— START —

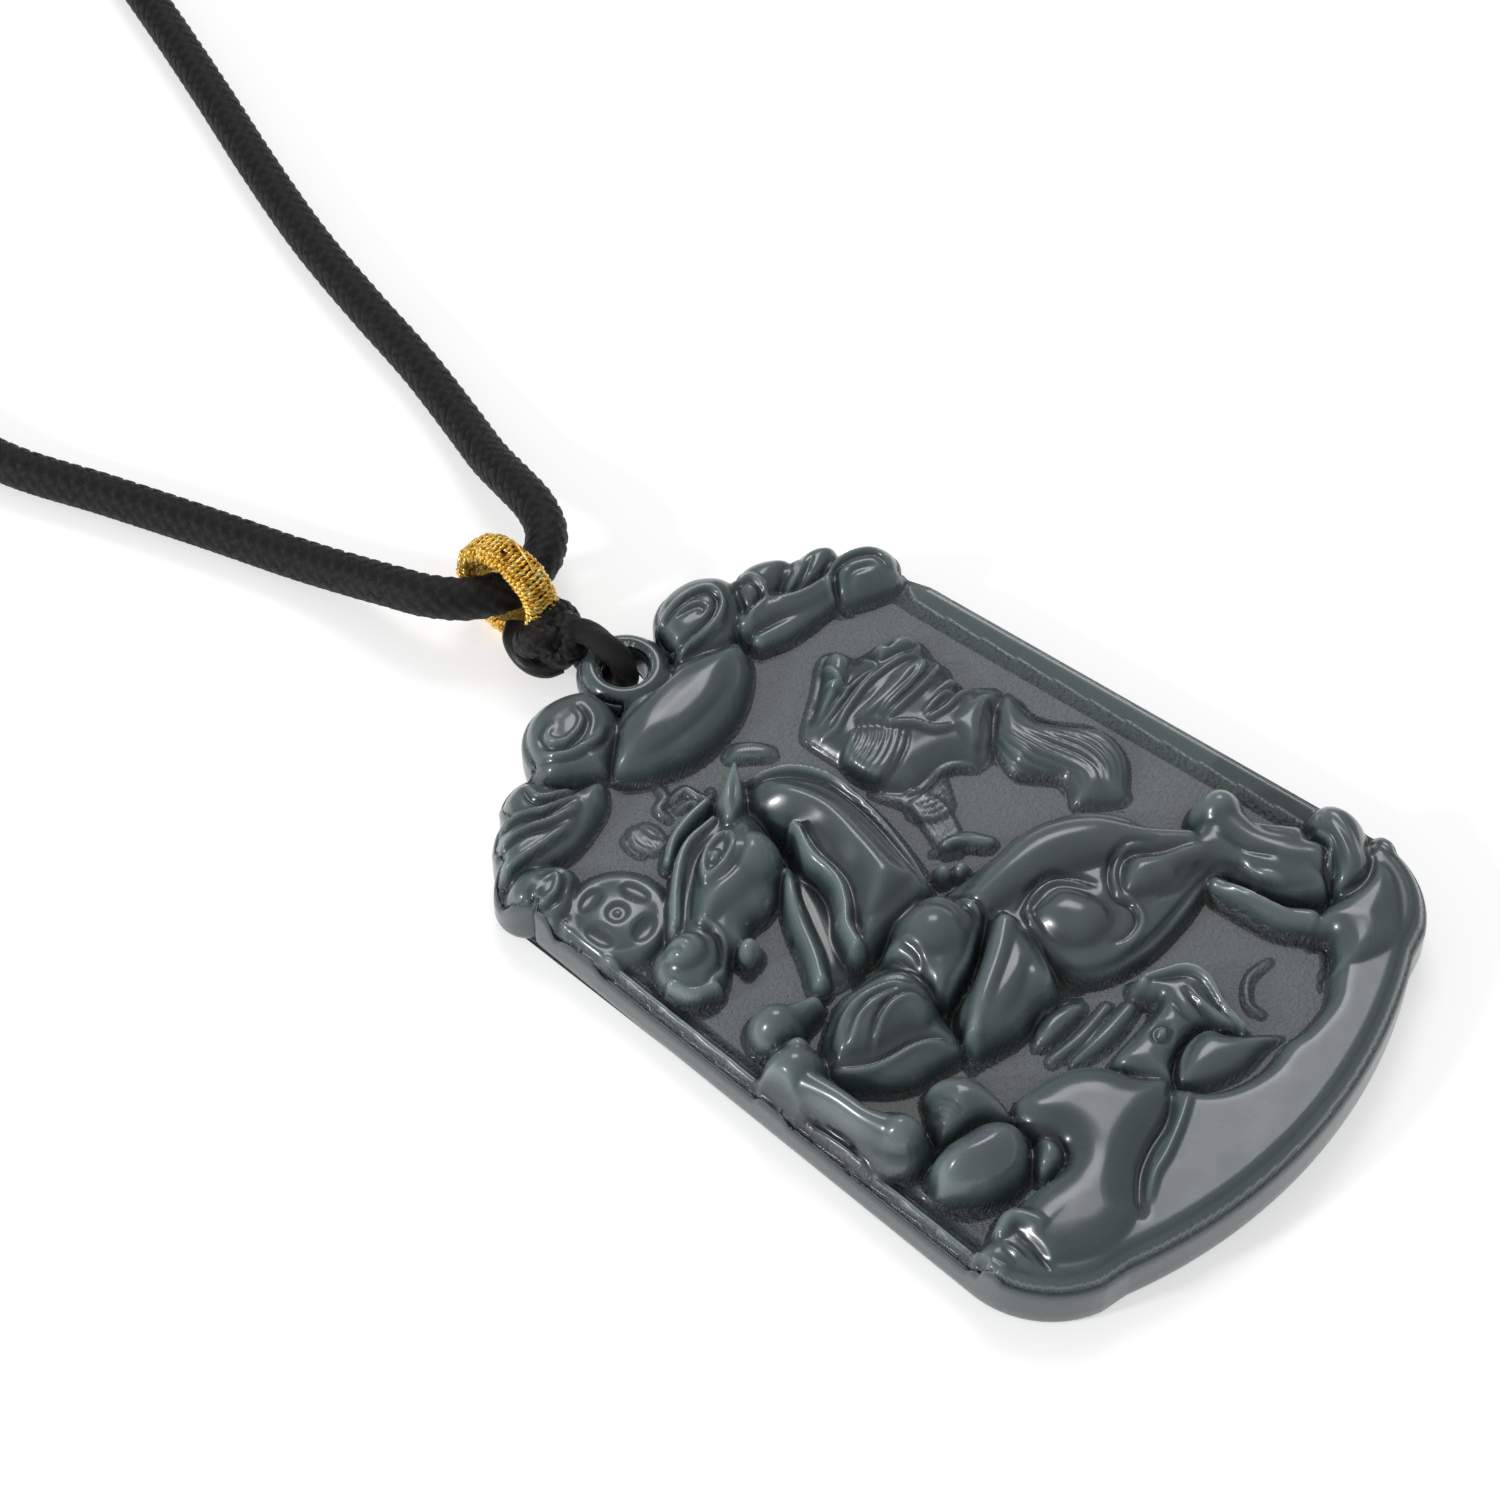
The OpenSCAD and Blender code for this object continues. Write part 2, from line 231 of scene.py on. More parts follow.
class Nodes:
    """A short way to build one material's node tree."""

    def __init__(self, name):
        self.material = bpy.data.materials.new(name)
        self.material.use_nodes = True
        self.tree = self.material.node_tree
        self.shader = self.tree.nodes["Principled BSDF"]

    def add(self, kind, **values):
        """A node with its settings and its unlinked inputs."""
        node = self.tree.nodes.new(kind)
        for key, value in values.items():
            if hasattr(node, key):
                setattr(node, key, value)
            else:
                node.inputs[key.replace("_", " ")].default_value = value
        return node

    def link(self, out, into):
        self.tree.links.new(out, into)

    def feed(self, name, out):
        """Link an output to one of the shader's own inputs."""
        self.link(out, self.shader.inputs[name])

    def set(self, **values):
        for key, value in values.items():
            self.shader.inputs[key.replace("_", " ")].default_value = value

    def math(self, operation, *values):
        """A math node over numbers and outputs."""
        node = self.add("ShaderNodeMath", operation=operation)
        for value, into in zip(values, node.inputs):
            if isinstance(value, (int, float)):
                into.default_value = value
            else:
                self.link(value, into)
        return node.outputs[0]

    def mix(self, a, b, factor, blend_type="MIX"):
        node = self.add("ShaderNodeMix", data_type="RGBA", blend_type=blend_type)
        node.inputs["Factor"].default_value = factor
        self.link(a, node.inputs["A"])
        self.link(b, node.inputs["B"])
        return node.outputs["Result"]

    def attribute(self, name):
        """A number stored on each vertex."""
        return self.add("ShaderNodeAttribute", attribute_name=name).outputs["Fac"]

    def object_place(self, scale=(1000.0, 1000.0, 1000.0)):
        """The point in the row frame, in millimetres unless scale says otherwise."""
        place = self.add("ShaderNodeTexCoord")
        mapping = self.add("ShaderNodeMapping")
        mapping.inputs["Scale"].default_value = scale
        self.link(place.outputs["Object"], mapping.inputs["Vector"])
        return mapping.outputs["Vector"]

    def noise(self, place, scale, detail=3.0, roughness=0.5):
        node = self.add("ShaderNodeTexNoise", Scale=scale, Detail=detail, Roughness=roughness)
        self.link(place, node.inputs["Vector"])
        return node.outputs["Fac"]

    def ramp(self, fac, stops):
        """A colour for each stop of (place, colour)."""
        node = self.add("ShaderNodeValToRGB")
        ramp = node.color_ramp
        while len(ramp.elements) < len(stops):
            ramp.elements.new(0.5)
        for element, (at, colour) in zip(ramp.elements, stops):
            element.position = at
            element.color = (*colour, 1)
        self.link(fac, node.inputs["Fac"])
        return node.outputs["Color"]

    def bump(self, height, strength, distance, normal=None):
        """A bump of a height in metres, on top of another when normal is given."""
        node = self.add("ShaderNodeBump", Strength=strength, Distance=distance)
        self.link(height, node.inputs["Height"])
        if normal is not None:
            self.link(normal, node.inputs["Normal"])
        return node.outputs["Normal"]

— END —

Word for word, write out all of the data above.

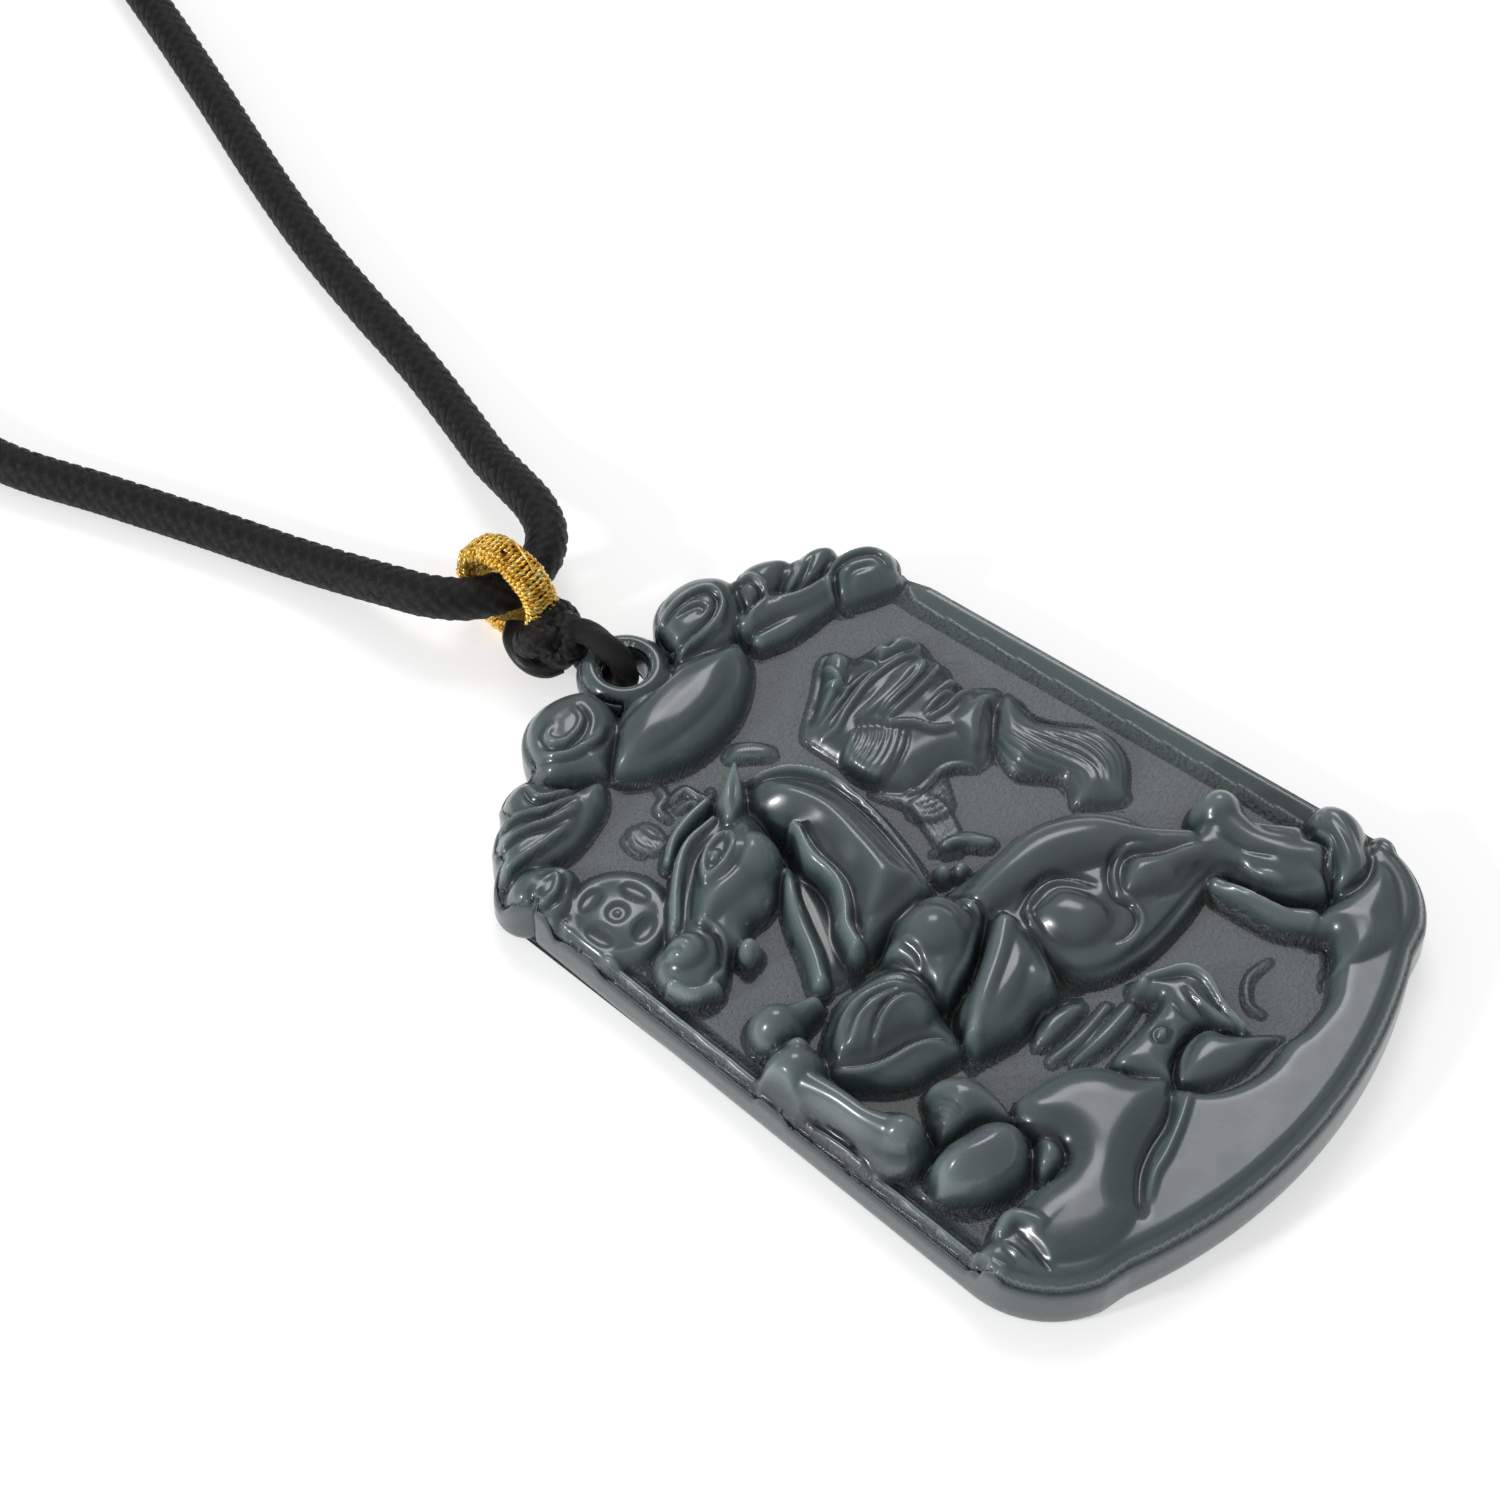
The OpenSCAD and Blender code for this object continues. Write part 2, from line 231 of scene.py on. More parts follow.
class Nodes:
    """A short way to build one material's node tree."""

    def __init__(self, name):
        self.material = bpy.data.materials.new(name)
        self.material.use_nodes = True
        self.tree = self.material.node_tree
        self.shader = self.tree.nodes["Principled BSDF"]

    def add(self, kind, **values):
        """A node with its settings and its unlinked inputs."""
        node = self.tree.nodes.new(kind)
        for key, value in values.items():
            if hasattr(node, key):
                setattr(node, key, value)
            else:
                node.inputs[key.replace("_", " ")].default_value = value
        return node

    def link(self, out, into):
        self.tree.links.new(out, into)

    def feed(self, name, out):
        """Link an output to one of the shader's own inputs."""
        self.link(out, self.shader.inputs[name])

    def set(self, **values):
        for key, value in values.items():
            self.shader.inputs[key.replace("_", " ")].default_value = value

    def math(self, operation, *values):
        """A math node over numbers and outputs."""
        node = self.add("ShaderNodeMath", operation=operation)
        for value, into in zip(values, node.inputs):
            if isinstance(value, (int, float)):
                into.default_value = value
            else:
                self.link(value, into)
        return node.outputs[0]

    def mix(self, a, b, factor, blend_type="MIX"):
        node = self.add("ShaderNodeMix", data_type="RGBA", blend_type=blend_type)
        node.inputs["Factor"].default_value = factor
        self.link(a, node.inputs["A"])
        self.link(b, node.inputs["B"])
        return node.outputs["Result"]

    def attribute(self, name):
        """A number stored on each vertex."""
        return self.add("ShaderNodeAttribute", attribute_name=name).outputs["Fac"]

    def object_place(self, scale=(1000.0, 1000.0, 1000.0)):
        """The point in the row frame, in millimetres unless scale says otherwise."""
        place = self.add("ShaderNodeTexCoord")
        mapping = self.add("ShaderNodeMapping")
        mapping.inputs["Scale"].default_value = scale
        self.link(place.outputs["Object"], mapping.inputs["Vector"])
        return mapping.outputs["Vector"]

    def noise(self, place, scale, detail=3.0, roughness=0.5):
        node = self.add("ShaderNodeTexNoise", Scale=scale, Detail=detail, Roughness=roughness)
        self.link(place, node.inputs["Vector"])
        return node.outputs["Fac"]

    def ramp(self, fac, stops):
        """A colour for each stop of (place, colour)."""
        node = self.add("ShaderNodeValToRGB")
        ramp = node.color_ramp
        while len(ramp.elements) < len(stops):
            ramp.elements.new(0.5)
        for element, (at, colour) in zip(ramp.elements, stops):
            element.position = at
            element.color = (*colour, 1)
        self.link(fac, node.inputs["Fac"])
        return node.outputs["Color"]

    def bump(self, height, strength, distance, normal=None):
        """A bump of a height in metres, on top of another when normal is given."""
        node = self.add("ShaderNodeBump", Strength=strength, Distance=distance)
        self.link(height, node.inputs["Height"])
        if normal is not None:
            self.link(normal, node.inputs["Normal"])
        return node.outputs["Normal"]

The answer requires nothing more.